After 16 months in beta, Google has officially launched an archiving service that it hopes will become the world standard for sharing data on just about anything.

The company’s Dataset Search site – a fully searchable, filterable index of millions of public and private data sets from around the world – includes over 25 million data sets and 6 million data tables provided by government agencies, not-for-profit organisations, scientific research bodies, community groups, industrial scientists, and more.

The site, which can be searched and filtered like a normal Google search, is a cornucopia of data that includes, for example, information about Australia’s favourite hobbies, which dogs are the smartest, a list of Cricket World Cup winners, and the suburbs that eat the most KFC.

The most frequently contributed data sets include scientific data – specifically, those built around geosciences, biology, and agriculture – but you’re likely to find information on just about anything you’re interested in as organisations chip in with data sets containing scientific research, consumer surveys, historical records, sports statistics, weather observations and more.

“Access to this data is critical to facilitating reproducibility of research results, enabling scientists to build on others’ work, and providing data journalists easier access to information and its provenance,” Google Research research scientist Natasha Noy and co-developers Matthew Burgess and Dan Brickley noted in a recent paper about the project.

“The approach relies on an open ecosystem, where dataset owners and providers publish semantically enhanced metadata on their own sites.
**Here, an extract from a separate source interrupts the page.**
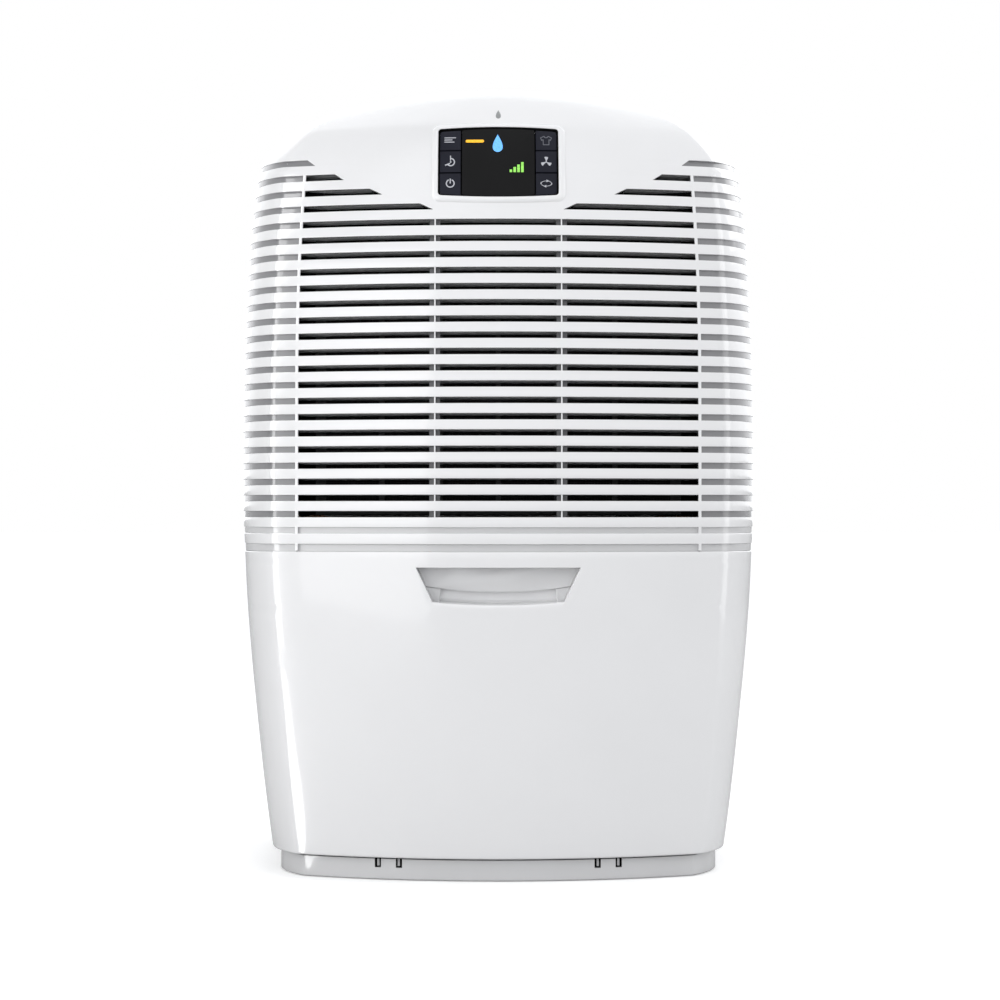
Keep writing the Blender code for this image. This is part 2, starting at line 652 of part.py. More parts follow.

We then aggregate, normalize, and reconcile this metadata, providing a search engine that lets users find datasets in the ‘long tail’ of the Web.”

The Google Research division where Noy works has contributed 81 datasets of its own, including images, cartoons, drawings, audio snippets, text documents, and even shaky handheld bike-riding videos that it uses to train its own artificial-intelligence, image enhancement, language translation, and other products.

So far, early users have been using the site for more pedestrian purposes: the most common queries, Google says, include data sets related to education, weather, cancer, crime, soccer, and dogs.

Indexing the world’s data

Gathering together large numbers of data sets has been a longtime goal for organisations struggling to stay on top of data that is growing so quickly that by 2025, current projections suggest, the world will create 463 exabytes (463 million terabytes) of new information every day.

Finding and using that data is a considerable challenge, and individual efforts to organise small corners of the Internet have created thousands of individual repositories that aren’t interconnected.

The National Library of Australia (NLA), for one, has worked with over 1,000 organisations around the country to archive some 271 million historical Australian cultural documents, as well as 6.2 billion Australian Web sites, within its Trove collection.

Dataset Search can link these and myriad other collections – as the NLA has already done by connecting several data sets including its sheet music collection, FOI Disclosure Log, Trove people and organisations data, and Picture Australia metadata.

To be listed on the site, however, organisations must label their data using an industry-standard metadata structure defined by industry group Schema.org.

The Dataset description from Schema.org – supported by Microsoft, Yahoo and Yandex and managed by Brickley – outlines a range of tags that organisational websites can use to describe their data, its accessibility features, its inclusion of audio or music, copyright controls, appropriate age range, and more.

Yet Trove’s own data archive manages data using other metadata standards such as unqualified Dublin Core (DC) records, EAC-CPF and RIF-CS – which means making data available within Dataset Search could require a major technological effort to convert them to the Schema.org standard.

The promise of greater access to its massive archive statistics has been enough to convince Statista, a US-based statistics aggregator whose own index follows data about more than 80,000 topics from over 22,500 sources.

Statista has linked large volumes of its data to Dataset Search, although users still need to subscribe to get the actual data.

The US government is the biggest single contributor to the Google effort, having linked more than 2 million data sets as part of open-data efforts that are also driving transformation within governments in Australia, UK and elsewhere.